Although being a great team player is an essential part of many jobs, you’ve also got to be able to work by yourself too – you must be able to take responsibility for both your time and your work.
Think about last time you had a big deadline to meet – were you proactive or reactive? Did you procrastinate until the last minute? And what about managing your stress levels when you’re trying to meet deadlines or balance numerous jobs? We’ve all faced these issues at school – we’ve had one too many pieces of homework, and not enough time to do them. Did you manage to calm yourself down, and motivate yourself enough to get them done? These are tasks that employers want in their employees – although a certain amount of stress can be good, too much can be dangerous to both you and the organisation too.
Do you know yourself and can you find ways to develop?
No one wants to work alongside someone who thinks they’re the bee’s knees. Whether we want to admit it or not, we’ve all got room to improve somewhere. Employers like someone who is keen to learn, enthusiastic to take on new challenges, and has good self-awareness. This is where your strengths and weaknesses come in. Understanding yourself and where your strengths and weaknesses lie, can provide an employer with someone they can mould and train for the job.
Can you effectively use computers and technology?
Make sure you’re competent on both a PC as well as a Mac, and it’s not only apps you know how to use. Most jobs will also require that you use word processing, spreadsheet and web-based software on a daily basis. However, think beyond these basic IT skills. Are you confident using a computer? Can you learn how to use new software and new technology quickly? Can you troubleshoot basic computer problems and do you understand the importance of data security and privacy? Most of the more technical side, you’ll be taught on the job, however it’s always good to do some background information first.
Listening - Are you a good listener?
First off, you’ve got to understand the task you’ve been set, and especially when starting a new job, you’ll have to listen and learn to the ropes.
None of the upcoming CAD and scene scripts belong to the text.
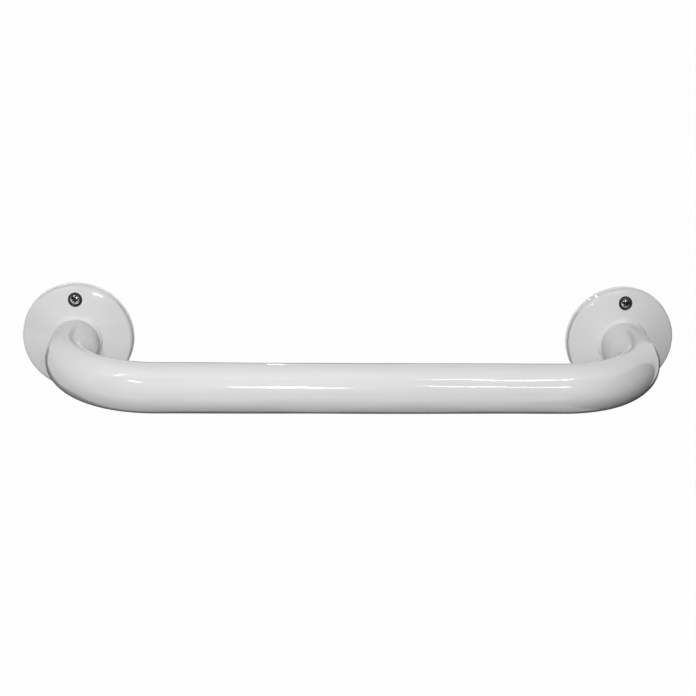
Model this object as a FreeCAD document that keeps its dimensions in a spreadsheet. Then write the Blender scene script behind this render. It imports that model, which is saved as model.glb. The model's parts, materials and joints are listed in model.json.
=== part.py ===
"""Wall-mounted safety rail: a bent tube, two domed flanges, their welds and four screws.

Frame: X runs along the rail, the wall is the plane Y = 0 and the rail stands out
towards -Y, +Z is up. The origin lies on the wall, midway between the flange centres.
Lengths are in millimetres.
"""

import FreeCAD, Part
import math
import os
import Sketcher
from FreeCAD import Placement, Rotation, Vector

# Driving dimensions, each with what it measures
SIZES = {
    "centre_distance": (381.0, "between the two flange centres, along X"),
    "standoff": (102.0, "from the wall to the centreline of the grip"),
    "tube_diameter": (31.75, "outside of the tube"),
    "tube_wall": (1.5, "thickness of the tube's wall"),
    "bend_radius": (63.5, "centreline of each bend"),
    "tube_end_gap": (1.0, "from the wall to the tube's cut ends"),
    "flange_diameter": (76.2, "outside of each flange"),
    "flange_depth": (13.2, "from the wall to the flange's face where the tube leaves it"),
    "dome_radius": (110.0, "of the sphere that the flange's face lies on"),
    "flange_sheet": (1.8, "thickness of the pressed sheet"),
    "shoulder_radius": (2.4, "rounding between the flange's face and its rim"),
    "inner_corner_radius": (0.6, "the same rounding inside the flange"),
    "bore_clearance": (0.15, "between the tube and the flange's bore, all round"),
    "weld_leg": (2.2, "each leg of a weld bead"),
    "bead_radius": (0.9, "rounding of the bead round the flange's foot"),
    "bead_reach": (0.7, "how far that bead stands out from the rim's wall"),
    "screw_circle": (57.2, "between the two screws of one flange"),
    "seat_clearance": (0.5, "between a screw's head and the wall of its seat"),
    "seat_lip": (0.3, "how far each seat is sunk at its shallowest edge"),
    "hole_clearance": (0.2, "between a screw's neck and its hole, all round"),
    "head_diameter": (8.6, "screw head"),
    "head_height": (2.7, "screw head, from its seat to the top of the dome"),
    "head_edge": (0.7, "height of the straight edge below the head's dome"),
    "neck_diameter": (5.0, "screw, straight under the head"),
    "neck_length": (2.4, "tapered stretch between the neck and the shank"),
    "shank_diameter": (4.2, "screw shank, and the crest of its thread"),
    "core_diameter": (3.0, "root of the thread"),
    "smooth_length": (12.0, "from under the head to the first thread"),
    "screw_length": (31.75, "from under the head to the tip"),
    "point_length": (4.5, "the screw's pointed end"),
    "thread_pitch": (1.8, "from one thread to the next"),
    "thread_crest": (0.2, "width of the thread's flat crest"),
    "thread_root": (1.1, "width of the thread where it leaves the core"),
    "recess_span": (4.6, "across the cross recess, from tip to tip"),
    "recess_slot": (1.15, "width of each slot of the cross recess"),
    "recess_depth": (1.9, "of the cross recess, from the top of the head"),
    "overrun": (1.0, "how far a cut runs past the face that it opens"),
}
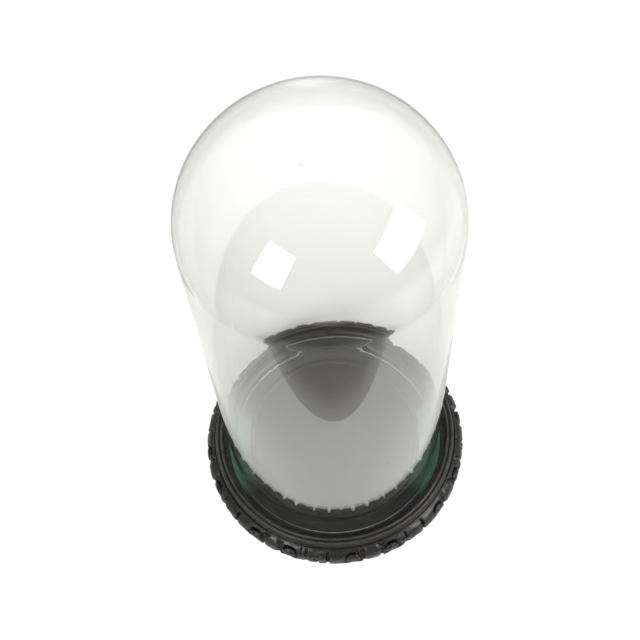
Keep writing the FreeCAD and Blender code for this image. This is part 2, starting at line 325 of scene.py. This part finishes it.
def side_green_felt(name):
    """The felt ring: green on the left and right, almost black elsewhere."""
    made = Material(name, Roughness=0.95)
    mixed = felt_fibres(made, 0.06)
    green = made.ramp(mixed, [(0.32, FELT_GREENS[0]), (0.68, FELT_GREENS[1])])
    near_black = made.ramp(mixed, [(0.32, DARK_FELT[0]), (0.68, DARK_FELT[1])])
    toward = made.vector("NORMALIZE", made.flat_place())
    nearness = []
    for degrees, loss in GREEN_SIDES:
        turn = math.radians(degrees)
        side = made.vector("DOT_PRODUCT", toward, (math.cos(turn), math.sin(turn), 0.0))
        nearness.append(made.maths("SUBTRACT", side, loss))
    near = made.maths("MAXIMUM", *nearness)
    edge_noise = made.maths("MULTIPLY", made.noise(60.0, detail=6.0, roughness=0.7), 0.12)
    greenness = made.ramp(made.maths("ADD", near, edge_noise), [(0.93, 0.0), (1.06, 1.0)])
    made.link(made.mix(greenness, near_black, green), "Base Color")
    return made.material


def screw_steel(name):
    """Old steel, grey with brown spots of rust."""
    made = Material(name, Metallic=1.0)
    spots = made.noise(420.0, detail=6.0)
    made.link(made.ramp(spots, [(0.35, (0.22, 0.21, 0.20)), (0.7, (0.10, 0.075, 0.055))]),
              "Base Color")
    made.link(made.ramp(spots, [(0.3, 0.35), (0.75, 0.75)]), "Roughness")
    made.bump(spots, 0.06 * MM, 0.6)
    return made.material


def blown_glass(name):
    """Clear old glass: faintly green in its depth, gently wavy, with dim marks of hands."""
    made = Material(name, Transmission_Weight=1.0, IOR=1.5)
    marks = made.noise(22.0, detail=8.0, roughness=0.62, distortion=1.6)
    made.link(made.ramp(marks, [(0.52, 0.0), (0.78, 0.02)]), "Roughness")
    made.link(made.ramp(marks, [(0.3, (0.992, 0.992, 0.980)), (0.8, (0.978, 0.980, 0.966))]),
              "Base Color")
    waves = made.noise(9.0, detail=2.0, vector=made.coordinates(scale=(1.0, 1.0, 0.35)))
    made.bump(waves, 0.9 * MM, 0.12)
    absorb = made.node("ShaderNodeVolumeAbsorption",
                       {"Color": (0.74, 0.86, 0.62, 1.0), "Density": 6.0})
    made.tree.links.new(absorb.outputs["Volume"], made.output.inputs["Volume"])
    let_lamps_through(made)
    return made.material


def let_lamps_through(made):
    """Light from the lamps passes the glass, so that what stands inside is lit."""
    path = made.node("ShaderNodeLightPath")
    clear = made.node("ShaderNodeBsdfTransparent", {"Color": (0.945, 0.955, 0.935, 1.0)})
    both = made.node("ShaderNodeMixShader", {0: path.outputs["Is Shadow Ray"]})
    made.tree.links.new(made.shader.outputs["BSDF"], both.inputs[1])
    made.tree.links.new(clear.outputs["BSDF"], both.inputs[2])
    made.tree.links.new(both.outputs["Shader"], made.output.inputs["Surface"])


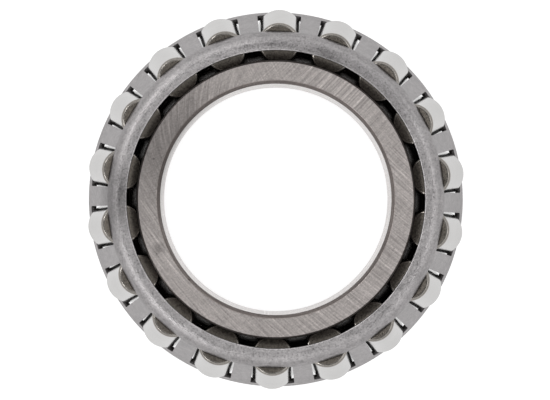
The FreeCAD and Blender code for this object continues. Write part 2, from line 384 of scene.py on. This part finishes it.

In many job roles you will be required to understand and process important or complex information and not listening effectively can lead to potentially costly mistakes. Employers commonly complain about their staff’s inability to listen effectively – what can you do to ensure this isn’t about you? What examples do you have of being a good listener?
Written Communication – Can you write accurately, clearly and concisely in variety of styles?
Some job roles will require an element of writing skills. You may be required to adapt your writing style frequently, producing reports, press releases, marketing materials, letters or emails, and you may have to write for the web, for customers, shareholders and colleagues.
Think about when you’ve had to write in a certain style at school (probably for English), have you had to write stories for different age groups? Or what about when you write a professional email rather than a text you’d send to a mate?
Verbal Communication – Can you speak clearly and dynamically in a variety of situations?
The third part of excellent communication skills is your spoken language – employers require strong spoken communication skills, especially when it comes to things like health and safety. If you’ve told someone to do something, you need to know they have understood you – this is all down to how you have explained it to them.
Have you done any presentations or talks at school? Are you polite and inspiring? Being able to communicate clearly and effectively is a great skill to have!
There are so many ways in which you are able to access your future career. From apprenticeships, through to job roles via college or university; making the right choice for you is sometimes difficult.
What we hope is that your experience as a member of Young HPC will provide you with the advice, guidance and support needed to help you make that decision.